- _Goal of the exercise_
Reproduce each line from the first in the data through the line that contains "about_hook.inverse() * coil)" exactly; give nothing else.

- _Source excerpt_
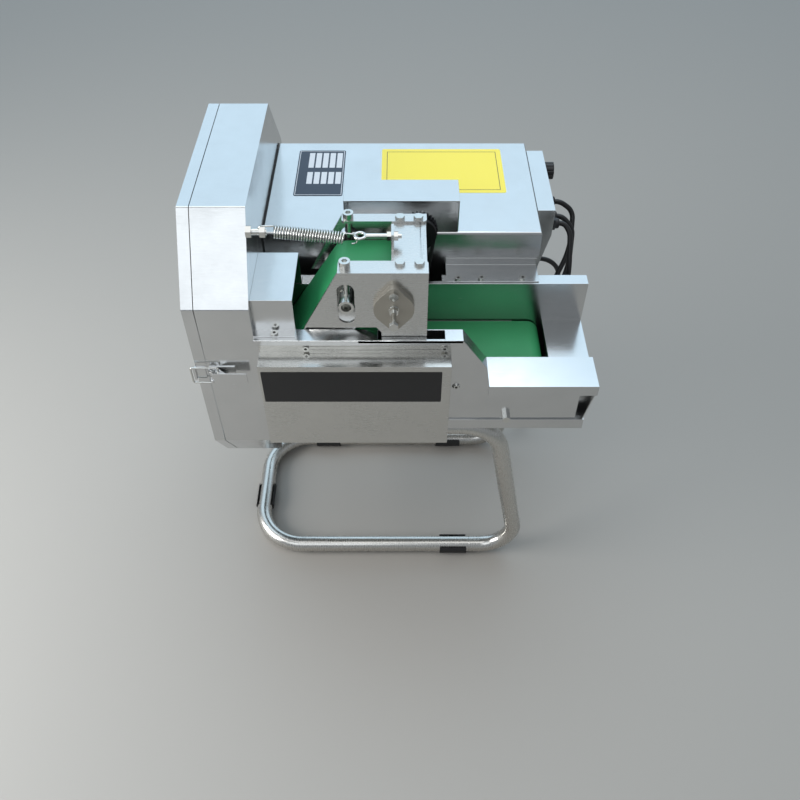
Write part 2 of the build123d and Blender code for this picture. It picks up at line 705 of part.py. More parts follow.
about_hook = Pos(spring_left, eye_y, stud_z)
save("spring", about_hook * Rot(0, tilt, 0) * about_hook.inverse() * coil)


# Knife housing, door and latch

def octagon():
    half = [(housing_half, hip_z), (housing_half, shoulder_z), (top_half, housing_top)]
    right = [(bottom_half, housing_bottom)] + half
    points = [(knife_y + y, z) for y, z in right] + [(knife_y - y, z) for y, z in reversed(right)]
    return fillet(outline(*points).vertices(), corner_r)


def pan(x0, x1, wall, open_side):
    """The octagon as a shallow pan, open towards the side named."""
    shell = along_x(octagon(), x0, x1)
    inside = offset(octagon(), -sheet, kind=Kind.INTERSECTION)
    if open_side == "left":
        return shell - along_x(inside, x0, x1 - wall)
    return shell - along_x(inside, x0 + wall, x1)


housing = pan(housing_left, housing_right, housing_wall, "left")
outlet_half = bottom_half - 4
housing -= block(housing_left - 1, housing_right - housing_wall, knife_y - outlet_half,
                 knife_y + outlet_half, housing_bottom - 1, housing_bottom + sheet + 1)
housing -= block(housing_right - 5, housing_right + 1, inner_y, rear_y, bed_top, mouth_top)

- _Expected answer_
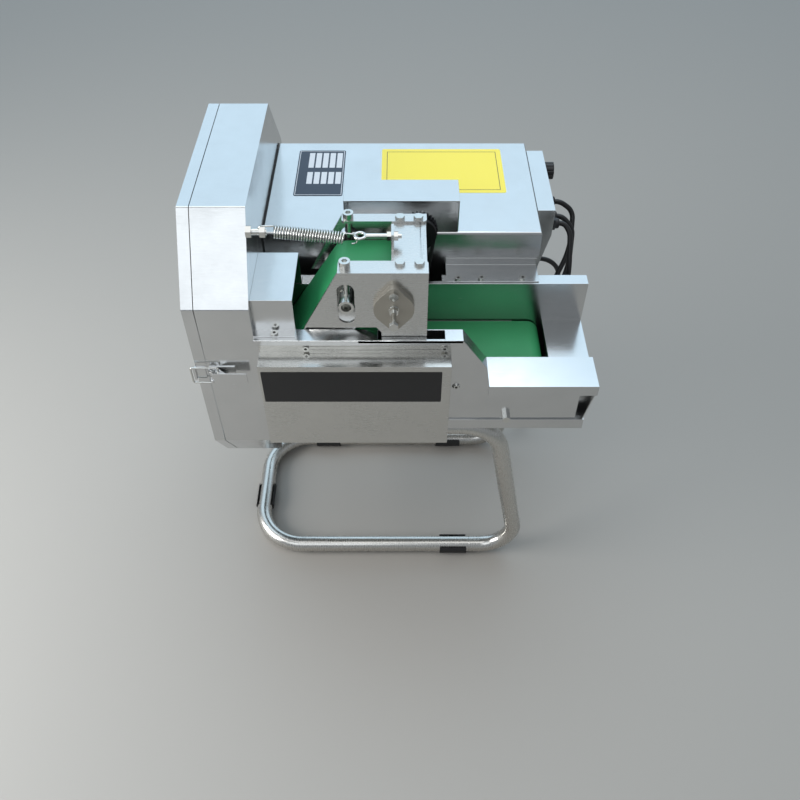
Write part 2 of the build123d and Blender code for this picture. It picks up at line 705 of part.py. More parts follow.
about_hook = Pos(spring_left, eye_y, stud_z)
save("spring", about_hook * Rot(0, tilt, 0) * about_hook.inverse() * coil)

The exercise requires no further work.